Given data
-- Begin --

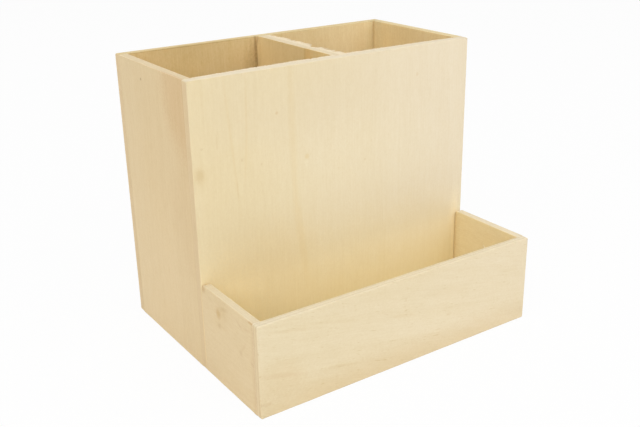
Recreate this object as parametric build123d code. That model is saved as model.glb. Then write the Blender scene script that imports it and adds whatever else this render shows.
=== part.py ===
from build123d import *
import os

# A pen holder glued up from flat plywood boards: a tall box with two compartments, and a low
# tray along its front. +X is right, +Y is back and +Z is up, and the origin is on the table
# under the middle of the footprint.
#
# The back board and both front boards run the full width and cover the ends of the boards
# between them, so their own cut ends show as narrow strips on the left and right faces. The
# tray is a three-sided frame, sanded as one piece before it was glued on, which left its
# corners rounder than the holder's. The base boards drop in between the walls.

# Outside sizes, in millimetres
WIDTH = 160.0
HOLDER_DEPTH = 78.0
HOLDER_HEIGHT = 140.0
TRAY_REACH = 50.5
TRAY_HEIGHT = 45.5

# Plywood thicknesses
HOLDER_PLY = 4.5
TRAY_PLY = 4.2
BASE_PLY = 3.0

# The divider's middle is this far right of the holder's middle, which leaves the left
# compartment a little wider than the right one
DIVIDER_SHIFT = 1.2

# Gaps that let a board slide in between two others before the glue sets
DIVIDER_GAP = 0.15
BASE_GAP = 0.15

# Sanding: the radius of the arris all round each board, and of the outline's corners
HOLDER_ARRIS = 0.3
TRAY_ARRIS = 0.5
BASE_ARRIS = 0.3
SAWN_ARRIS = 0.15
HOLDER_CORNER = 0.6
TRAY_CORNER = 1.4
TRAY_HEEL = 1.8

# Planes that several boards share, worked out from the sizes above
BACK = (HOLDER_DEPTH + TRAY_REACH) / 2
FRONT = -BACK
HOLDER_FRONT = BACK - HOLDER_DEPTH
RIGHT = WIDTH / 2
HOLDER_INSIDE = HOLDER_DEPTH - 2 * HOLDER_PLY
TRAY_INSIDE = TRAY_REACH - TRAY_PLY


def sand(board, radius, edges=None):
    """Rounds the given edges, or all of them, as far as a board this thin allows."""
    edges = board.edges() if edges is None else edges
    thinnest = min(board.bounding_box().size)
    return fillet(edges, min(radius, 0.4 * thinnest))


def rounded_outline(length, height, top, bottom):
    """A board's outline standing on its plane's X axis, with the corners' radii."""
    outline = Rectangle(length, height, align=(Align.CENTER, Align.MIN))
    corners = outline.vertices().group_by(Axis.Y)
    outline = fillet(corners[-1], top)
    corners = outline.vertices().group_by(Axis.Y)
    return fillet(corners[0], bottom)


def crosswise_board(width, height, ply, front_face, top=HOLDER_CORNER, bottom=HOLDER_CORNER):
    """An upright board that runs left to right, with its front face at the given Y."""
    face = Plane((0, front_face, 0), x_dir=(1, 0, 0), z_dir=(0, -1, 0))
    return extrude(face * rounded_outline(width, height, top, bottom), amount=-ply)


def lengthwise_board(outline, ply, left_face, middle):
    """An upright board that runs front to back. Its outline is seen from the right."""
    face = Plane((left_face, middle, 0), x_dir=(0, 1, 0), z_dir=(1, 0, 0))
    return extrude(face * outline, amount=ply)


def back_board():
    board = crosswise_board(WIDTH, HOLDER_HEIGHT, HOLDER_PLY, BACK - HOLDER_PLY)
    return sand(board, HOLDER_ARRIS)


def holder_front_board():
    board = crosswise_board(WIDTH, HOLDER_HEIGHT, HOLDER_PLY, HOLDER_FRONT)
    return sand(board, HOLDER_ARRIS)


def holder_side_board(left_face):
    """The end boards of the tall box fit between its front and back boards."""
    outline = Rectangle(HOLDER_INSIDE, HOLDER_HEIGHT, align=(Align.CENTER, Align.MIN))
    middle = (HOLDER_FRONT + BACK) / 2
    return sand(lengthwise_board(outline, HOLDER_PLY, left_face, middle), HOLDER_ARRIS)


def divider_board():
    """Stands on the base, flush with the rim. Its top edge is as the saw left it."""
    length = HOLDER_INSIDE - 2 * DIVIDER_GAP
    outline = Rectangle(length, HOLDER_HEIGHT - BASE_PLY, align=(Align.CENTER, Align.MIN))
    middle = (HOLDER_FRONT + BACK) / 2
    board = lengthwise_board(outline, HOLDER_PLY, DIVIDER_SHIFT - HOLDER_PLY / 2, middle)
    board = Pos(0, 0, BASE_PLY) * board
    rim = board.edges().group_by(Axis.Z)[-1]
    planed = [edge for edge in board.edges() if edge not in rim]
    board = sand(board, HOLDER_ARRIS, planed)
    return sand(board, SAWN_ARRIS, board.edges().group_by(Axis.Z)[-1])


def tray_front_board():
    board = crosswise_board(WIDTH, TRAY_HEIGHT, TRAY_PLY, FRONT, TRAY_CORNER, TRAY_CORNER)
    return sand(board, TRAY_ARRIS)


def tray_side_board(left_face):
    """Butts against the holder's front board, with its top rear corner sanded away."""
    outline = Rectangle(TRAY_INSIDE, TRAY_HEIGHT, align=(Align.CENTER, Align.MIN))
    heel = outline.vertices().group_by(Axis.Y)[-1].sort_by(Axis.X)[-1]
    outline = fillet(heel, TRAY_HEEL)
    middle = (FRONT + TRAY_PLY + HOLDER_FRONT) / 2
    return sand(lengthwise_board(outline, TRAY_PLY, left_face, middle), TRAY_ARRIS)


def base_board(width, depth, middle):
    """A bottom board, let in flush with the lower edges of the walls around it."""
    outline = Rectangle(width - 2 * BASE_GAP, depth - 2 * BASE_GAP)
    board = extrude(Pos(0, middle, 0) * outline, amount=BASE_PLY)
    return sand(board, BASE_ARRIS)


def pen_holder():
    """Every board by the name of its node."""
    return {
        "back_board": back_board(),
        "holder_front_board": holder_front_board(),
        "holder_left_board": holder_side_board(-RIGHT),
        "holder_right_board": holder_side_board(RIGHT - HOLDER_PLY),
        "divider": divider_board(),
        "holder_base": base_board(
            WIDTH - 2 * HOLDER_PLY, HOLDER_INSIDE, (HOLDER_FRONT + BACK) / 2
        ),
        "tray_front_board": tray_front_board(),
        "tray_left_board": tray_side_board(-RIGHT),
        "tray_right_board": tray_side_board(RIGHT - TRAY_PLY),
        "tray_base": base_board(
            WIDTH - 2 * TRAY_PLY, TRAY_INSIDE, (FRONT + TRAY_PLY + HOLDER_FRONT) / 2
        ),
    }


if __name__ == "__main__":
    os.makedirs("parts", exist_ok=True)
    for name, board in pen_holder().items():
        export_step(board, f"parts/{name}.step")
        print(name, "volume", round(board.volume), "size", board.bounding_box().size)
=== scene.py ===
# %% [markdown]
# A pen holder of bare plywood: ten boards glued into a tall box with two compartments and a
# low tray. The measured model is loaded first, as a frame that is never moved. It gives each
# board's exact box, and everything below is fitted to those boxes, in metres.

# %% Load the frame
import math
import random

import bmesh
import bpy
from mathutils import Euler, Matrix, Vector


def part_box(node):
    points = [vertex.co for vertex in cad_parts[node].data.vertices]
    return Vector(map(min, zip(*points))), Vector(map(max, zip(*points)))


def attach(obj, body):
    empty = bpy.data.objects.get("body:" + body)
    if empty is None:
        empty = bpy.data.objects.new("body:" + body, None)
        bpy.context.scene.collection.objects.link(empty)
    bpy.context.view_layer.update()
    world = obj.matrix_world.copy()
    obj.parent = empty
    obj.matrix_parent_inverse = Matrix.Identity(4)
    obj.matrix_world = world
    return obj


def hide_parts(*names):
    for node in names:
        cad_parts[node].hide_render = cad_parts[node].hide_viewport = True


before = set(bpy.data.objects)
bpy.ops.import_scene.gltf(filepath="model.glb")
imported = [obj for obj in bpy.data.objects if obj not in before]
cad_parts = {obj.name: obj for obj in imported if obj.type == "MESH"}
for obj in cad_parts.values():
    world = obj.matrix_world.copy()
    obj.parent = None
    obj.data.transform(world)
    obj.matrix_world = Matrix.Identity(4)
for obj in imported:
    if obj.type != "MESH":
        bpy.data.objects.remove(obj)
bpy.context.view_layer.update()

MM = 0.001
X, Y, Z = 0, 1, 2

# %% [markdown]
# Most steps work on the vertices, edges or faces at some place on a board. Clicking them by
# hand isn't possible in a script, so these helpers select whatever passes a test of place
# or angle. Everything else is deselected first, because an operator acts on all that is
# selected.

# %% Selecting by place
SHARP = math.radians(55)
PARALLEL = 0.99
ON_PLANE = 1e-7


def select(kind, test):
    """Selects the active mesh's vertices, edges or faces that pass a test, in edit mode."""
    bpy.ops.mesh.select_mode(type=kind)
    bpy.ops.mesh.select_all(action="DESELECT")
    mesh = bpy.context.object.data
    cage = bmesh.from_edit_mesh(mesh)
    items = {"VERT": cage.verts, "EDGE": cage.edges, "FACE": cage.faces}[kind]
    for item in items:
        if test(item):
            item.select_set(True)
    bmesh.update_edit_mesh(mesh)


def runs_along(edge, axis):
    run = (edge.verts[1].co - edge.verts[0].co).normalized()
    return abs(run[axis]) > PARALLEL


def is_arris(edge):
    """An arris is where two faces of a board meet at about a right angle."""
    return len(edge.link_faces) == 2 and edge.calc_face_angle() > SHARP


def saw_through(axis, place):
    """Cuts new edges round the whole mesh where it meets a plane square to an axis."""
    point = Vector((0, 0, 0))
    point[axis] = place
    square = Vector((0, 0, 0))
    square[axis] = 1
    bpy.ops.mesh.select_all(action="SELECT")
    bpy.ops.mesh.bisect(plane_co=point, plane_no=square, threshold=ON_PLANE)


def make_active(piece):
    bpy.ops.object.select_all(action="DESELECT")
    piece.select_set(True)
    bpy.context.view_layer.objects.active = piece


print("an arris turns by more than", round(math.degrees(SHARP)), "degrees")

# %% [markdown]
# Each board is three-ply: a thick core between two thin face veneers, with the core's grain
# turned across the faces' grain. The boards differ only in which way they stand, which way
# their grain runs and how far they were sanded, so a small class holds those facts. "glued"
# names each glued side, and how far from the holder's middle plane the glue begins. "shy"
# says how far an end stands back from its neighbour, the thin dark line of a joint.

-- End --

Set task
Your task is to reproduce exactly the lines beginning at the line containing "for name, board" and ending at the line containing "for node in", inclusive.

Solution for this exercise
    for name, board in pen_holder().items():
        export_step(board, f"parts/{name}.step")
        print(name, "volume", round(board.volume), "size", board.bounding_box().size)
=== scene.py ===
# %% [markdown]
# A pen holder of bare plywood: ten boards glued into a tall box with two compartments and a
# low tray. The measured model is loaded first, as a frame that is never moved. It gives each
# board's exact box, and everything below is fitted to those boxes, in metres.

# %% Load the frame
import math
import random

import bmesh
import bpy
from mathutils import Euler, Matrix, Vector


def part_box(node):
    points = [vertex.co for vertex in cad_parts[node].data.vertices]
    return Vector(map(min, zip(*points))), Vector(map(max, zip(*points)))


def attach(obj, body):
    empty = bpy.data.objects.get("body:" + body)
    if empty is None:
        empty = bpy.data.objects.new("body:" + body, None)
        bpy.context.scene.collection.objects.link(empty)
    bpy.context.view_layer.update()
    world = obj.matrix_world.copy()
    obj.parent = empty
    obj.matrix_parent_inverse = Matrix.Identity(4)
    obj.matrix_world = world
    return obj


def hide_parts(*names):
    for node in names:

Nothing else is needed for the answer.